The area designated for Baixo Rio Branco-Jauaperi (Lower Branco and Jauaperi Rivers) covers approximately 580,000 hectares in the municipal districts of Rorainópolis, in Roraima, and Novo Airão, in Amazonas. The area is inhabited by 150 families who live on artisan fishing and Brazil nut collecting.
The combination of Jauaperi River’s clear waters with the Branco River’s white waters and the Negro River’s black waters accounts for high diversity of plant and animal species. Among the ornamental fish we find Discus and Marbled Hatchet, besides commercial catfish species like “surubim” and “barbado”, as well as the peacock bass (tucunaré) and piranhas.
Forty two mammal species call the area home, including the spotted jaguar, the puma, the ocelot, the giant otter, the giant anteater and the giant armadillo. In addition, forest tree species include the Brazil Nut, the Rubber tree, the Taperebá (Amazonian plum), the Mauriti Palm (buriti), Massaranduba, the purple timber Roxinho, Açaí and Bacaba.

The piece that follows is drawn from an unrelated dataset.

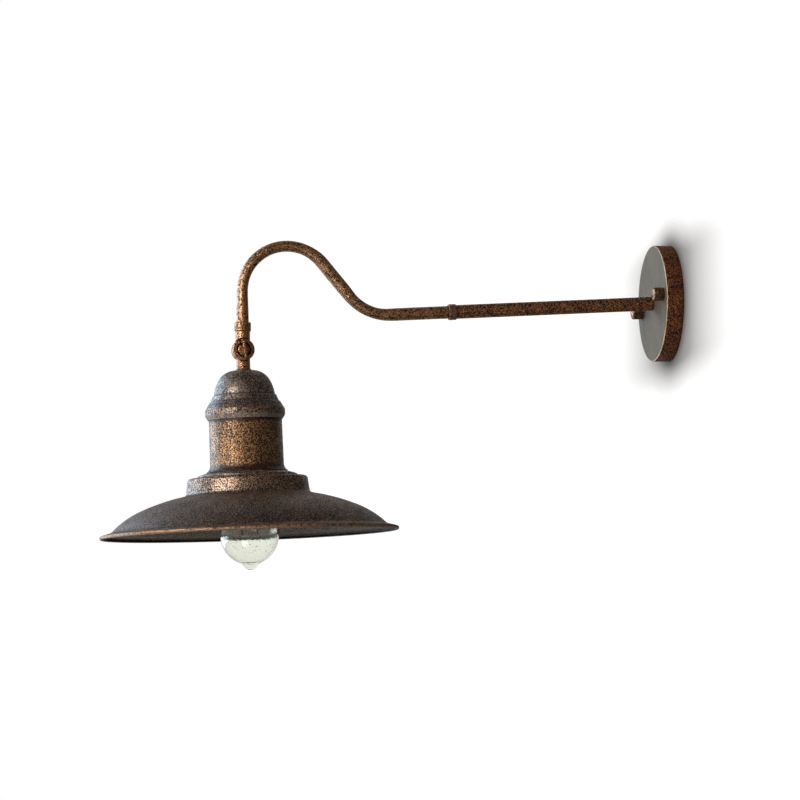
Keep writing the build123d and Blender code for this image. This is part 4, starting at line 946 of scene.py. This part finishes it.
@dataclass
class BulbSeeds:
    """Air bubbles drawn out inside the bulb's glass wall."""

    count: int = 150
    centre_drop: float = 0.1892
    wall_radius: float = 0.02945
    sizes: tuple[float, float] = (0.00018, 0.00036)
    stretch: tuple[float, float] = (1.2, 3.2)
    # Sine of the height on the bulb, from the socket's side to the tip's.
    heights: tuple[float, float] = (-0.45, 0.86)
    depth: float = 0.0003
    seed: int = 12
    rings: int = 5
    sides: int = 8

    def build(self, wardrobe: Wardrobe) -> None:
        """Scatters the bubbles over the round part of the bulb, in one piece."""
        draw = random.Random(self.seed)
        centre = PIVOT + SHADE_AXIS * self.centre_drop
        east = Vector((1.0, 0.0, 0.0))
        south = SHADE_AXIS.cross(east).normalized()
        points: list[Vector] = []
        faces: Faces = []
        for _ in range(self.count):
            turn = draw.uniform(0, math.tau)
            lift = draw.uniform(*self.heights)
            level = east * math.cos(turn) + south * math.sin(turn)
            out = level * math.sqrt(1 - lift * lift) + SHADE_AXIS * lift
            place = centre + out * self.wall_radius
            along = SHADE_AXIS.cross(out).normalized()
            across = out.cross(along)
            small = draw.uniform(*self.sizes)
            long = small * draw.uniform(*self.stretch)
            axes = (along * long, across * small, out * min(small, self.depth))
            self._bubble(points, faces, place, axes)
        seeds = mesh_piece("bulb_seeds", points, faces)
        wardrobe.own_piece(seeds, "bulb_glass", Ride.BULB, finish="bulb_seed")

    def _bubble(self, points: list[Vector], faces: Faces,
                place: Vector, axes: tuple[Vector, Vector, Vector]) -> None:
        """Adds one ellipsoid whose faces look inwards, to the air.

        Args:
            points: vertices so far.
            faces: faces so far.
            place: the bubble's centre.
            axes: its three half axes.
        """
        base = len(points)
        points.append(place + axes[2])
        for ring in range(1, self.rings):
            tilt = math.pi * ring / self.rings
            for side in range(self.sides):
                turn = math.tau * side / self.sides
                points.append(place + axes[0] * math.sin(tilt) * math.cos(turn)
                              + axes[1] * math.sin(tilt) * math.sin(turn)
                              + axes[2] * math.cos(tilt))
        points.append(place - axes[2])
        last = len(points) - 1
        for side in range(self.sides):
            turn = (side + 1) % self.sides
            faces.append((base, base + 1 + turn, base + 1 + side))
            low = base + 1 + (self.rings - 2) * self.sides
            faces.append((last, low + side, low + turn))
            for ring in range(self.rings - 2):
                start = base + 1 + ring * self.sides
                after = start + self.sides
                faces.append((start + side, start + turn, after + turn, after + side))


@dataclass(frozen=True)
class Softbox:
    """A square area light, in metres and watts."""

    name: str
    place: Vector
    size: float
    power: float
    colour: Colour

    def build(self, target: Vector) -> None:
        """Adds the light, aimed at a point."""
        data = bpy.data.lights.new(self.name, "AREA")
        data.shape, data.size = "SQUARE", self.size
        data.energy, data.color = self.power, self.colour
        light = bpy.data.objects.new(self.name, data)
        light.location = self.place
        light.rotation_euler = (target - self.place).to_track_quat("-Z", "Y").to_euler()
        bpy.context.scene.collection.objects.link(light)


SOFTBOXES = (
    Softbox("key", Vector((0.95, -1.85, 0.30)), 0.8, 33.0, (1.0, 0.92, 0.80)),
    Softbox("side", Vector((-1.15, -1.75, 0.15)), 1.8, 44.0, (0.64, 0.82, 1.0)),
    Softbox("top", Vector((-0.9, -0.9, 1.7)), 0.9, 1.5, (0.95, 0.98, 1.0)),
    Softbox("front", Vector((2.6, -0.9, 0.4)), 0.9, 3.0, (1.0, 0.88, 0.74)),
    Softbox("under", Vector((1.4, -1.2, -1.3)), 0.8, 6.0, (0.85, 0.93, 1.0)),
)


@dataclass(frozen=True)
class WallShade:
    """The soft shade that the canopy throws on the wall, and the light behind the canopy."""

    contact_reach: float = 0.05
    contact_power: float = 3.0
    samples: int = 8
    # The shade's middle, its half height before it thins out, and how fast it thins each way.
    middle: tuple[float, float] = (0.012, -0.005)
    half_height: float = 0.048
    rate_across: float = 175.0
    rate_up: float = 970.0
    full: float = 11.0
    run: float = 36.0
    fall: float = 1.6
    darkness: float = 0.70
    # The disc that the canopy covers. Its glow only lights the canopy's inside.
    covered: tuple[float, float] = (0.056, 0.054)
    glow: float = 0.8

    def apply(self, graph: Graph, share: Value, place: Node) -> Socket:
        """Takes the shade off the wall's brightness and adds the hidden glow.

        Args:
            graph: the wall paint's graph.
            share: the wall's brightness so far.
            place: the node with the three coordinates.

        Returns:
            The new brightness.
        """
        near = graph.add("AmbientOcclusion", samples=self.samples)
        near.inputs["Distance"].default_value = self.contact_reach
        touch = graph.math("POWER", near.outputs["AO"], self.contact_power)
        aside = graph.math("SUBTRACT", place.outputs["X"], self.middle[0])
        aside = graph.math("ABSOLUTE", graph.times(aside, self.rate_across))
        height = graph.math("ABSOLUTE", graph.math("SUBTRACT", place.outputs["Z"], self.middle[1]))
        over = graph.math("SUBTRACT", height, self.half_height, clamp=True)
        over = graph.times(over, self.rate_up)
        reach = graph.math("SQRT", graph.math("ADD", graph.math("POWER", aside, 2.0),
                                              graph.math("POWER", over, 2.0)))
        thinned = graph.math("DIVIDE", graph.math("SUBTRACT", reach, self.full), self.run)
        fade = graph.rest(thinned, clamp=True)
        shade = graph.times(graph.math("POWER", fade, self.fall), self.darkness)
        share = graph.times(share, graph.times(touch, graph.rest(shade)))
        flat = graph.put("CombineXYZ", place.outputs["X"], 0.0, place.outputs["Z"])
        span = graph.put("VectorMath", flat.outputs[0], operation="LENGTH")
        covered = graph.remap(span.outputs["Value"], *self.covered, to_high=self.glow)
        return graph.math("MAXIMUM", share, covered)


# The dim light that comes from everywhere.
AMBIENT = 0.025
WALL_PAINT = (0.10, 0.09, 0.08, 1.0)


@dataclass
class Studio:
    """Camera at the photograph's angle, soft lights, the wall and a floor far below."""

    azimuth: float = math.radians(79.66)
    elevation: float = math.radians(-4.65)
    roll: float = math.radians(-0.6432)
    distance: float = 3.556
    target: Vector = field(default_factory=lambda: Vector((0.0, -0.286806, -0.101951)))
    lens: float = 155.558
    sensor: float = 36.0

    def build(self) -> None:
        """Sets up everything that isn't part of the object."""
        self._camera()
        self._world()
        for softbox in SOFTBOXES:
            softbox.build(self.target)
        self._stage()
        bpy.context.scene.view_settings.view_transform = "Standard"

    def _camera(self) -> None:
        """Places the camera from its bearing, its height and a slight roll."""
        data = bpy.data.cameras.new("portrait")
        data.lens, data.sensor_width = self.lens, self.sensor
        data.clip_start, data.clip_end = 0.1, 60.0
        camera = bpy.data.objects.new("portrait", data)
        flat = math.cos(self.elevation)
        back = Vector((math.sin(self.azimuth) * flat, -math.cos(self.azimuth) * flat,
                       math.sin(self.elevation)))
        right = Vector((math.cos(self.azimuth), math.sin(self.azimuth), 0.0))
        up = back.cross(right)
        turn, lean = math.cos(self.roll), math.sin(self.roll)
        right, up = right * turn + up * lean, up * turn - right * lean
        spin = Matrix((right, up, back)).transposed().to_4x4()
        camera.matrix_world = Matrix.Translation(self.target + back * self.distance) @ spin
        bpy.context.scene.collection.objects.link(camera)
        bpy.context.scene.camera = camera

    @staticmethod
    def _world() -> None:
        """White behind the object and in grazing reflections of what lies there, dim elsewhere."""
        world = bpy.data.worlds.new("studio")
        world.use_nodes = True
        bpy.context.scene.world = world
        graph = Graph(world.node_tree)
        ground = world.node_tree.nodes["Background"]
        ray = graph.add("LightPath").outputs
        seen = graph.math("MAXIMUM", ray["Is Camera Ray"], ray["Is Transmission Ray"])
        way = graph.put("SeparateXYZ", graph.add("TexCoord").outputs["Generated"])
        behind = graph.remap(way.outputs["X"], low=-0.62, high=-0.92, to_low=0.02, to_high=0.55)
        share = graph.math("MAXIMUM", seen, graph.times(ray["Is Glossy Ray"], behind))
        strength = graph.math("MULTIPLY_ADD", share, 1 - AMBIENT, AMBIENT)
        graph.wire(ground, Color=(1.0, 1.0, 1.0), Strength=strength)

    def _stage(self) -> None:
        """Adds the wall, which can't be seen from behind, and the floor."""
        wall = self._plane("wall", Vector((-2.0, 0.0006, 0.0)), Vector((1.0, 0.0, 0.0)),
                           Vector((0.0, 0.0, 1.0)), 9.0, 5.0)
        floor = self._plane("floor", Vector((-1.0, -3.0, -2.2)), Vector((1.0, 0.0, 0.0)),
                            Vector((0.0, 1.0, 0.0)), 12.0, 12.0)
        for sheet in (wall, floor):
            sheet.data.materials.append(self._stage_paint(sheet.name, sheet is wall))

    @staticmethod
    def _plane(name: str, middle: Vector, right: Vector, up: Vector, width: float,
               height: float) -> Piece:
        """Makes a flat sheet that faces along right x up."""
        corners = [middle + right * (x * width / 2) + up * (y * height / 2)
                   for x, y in ((-1, -1), (1, -1), (1, 1), (-1, 1))]
        return mesh_piece(name, corners, [(0, 1, 2, 3)], smooth=False)

    @staticmethod
    def _stage_paint(name: str, shadowed: bool) -> Material:
        """White paint that stays white to the camera except where the object shades it."""
        material, graph, shader = new_material(name + " paint")
        graph.tree.nodes.remove(shader)
        out = graph.tree.nodes["Material Output"]
        paint = graph.add("BsdfDiffuse")
        paint.inputs["Color"].default_value = WALL_PAINT
        glow = graph.add("Emission")
        ray = graph.add("LightPath").outputs
        seen = graph.math("MAXIMUM", ray["Is Camera Ray"], ray["Is Transmission Ray"])
        place = graph.put("SeparateXYZ", graph.add("TexCoord").outputs["Object"])
        mirrored = graph.remap(place.outputs["X"], low=-0.15, high=-0.7, to_low=0.02, to_high=0.4)
        share = graph.math("MAXIMUM", seen, graph.times(ray["Is Glossy Ray"], mirrored))
        if shadowed:
            share = WallShade().apply(graph, share, place)
        graph.feed(glow.inputs["Strength"], share)
        both = graph.put("AddShader", paint.outputs[0], glow.outputs[0])
        clear = graph.add("BsdfTransparent")
        one_way = graph.put("MixShader", graph.add("NewGeometry").outputs["Backfacing"],
                            both.outputs[0], clear.outputs[0])
        graph.feed(out.inputs["Surface"], one_way.outputs[0])
        return material


def main() -> None:
    """Builds the scene's classes in order."""
    logging.basicConfig(level=logging.INFO, format="%(message)s")
    wardrobe = Wardrobe()
    wardrobe.dress_nodes()
    Gooseneck().build(wardrobe)
    BulbSeeds().build(wardrobe)
    Studio().build()


if __name__ == "__main__":
    main()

The proposed Renascer protected area is located in Prainha municipal district in Pará state. The area covers 400,000 hectares, and includes 600 families spread among 14 communities.
The Renascer area has great environmental relevance because it encompasses floodplain ecosystems and other areas that protect vulnerable aquatic ecosystems, which are important to local communities’ livelihood. Several fish species call the region home, such as the giant Arapaima or Pirarucu, the Black Pacu (tambaqui), Catfish like Surubim, Dourada, and Filhote.
The forests contain valuable timber species such as Mahogany, Ipê, Cedar, Jacaranda and Brazil nut tree. But efforts to create the Renascer protected area so far have been hampered by government interest in mineral exploitation and plans to build a federal highway.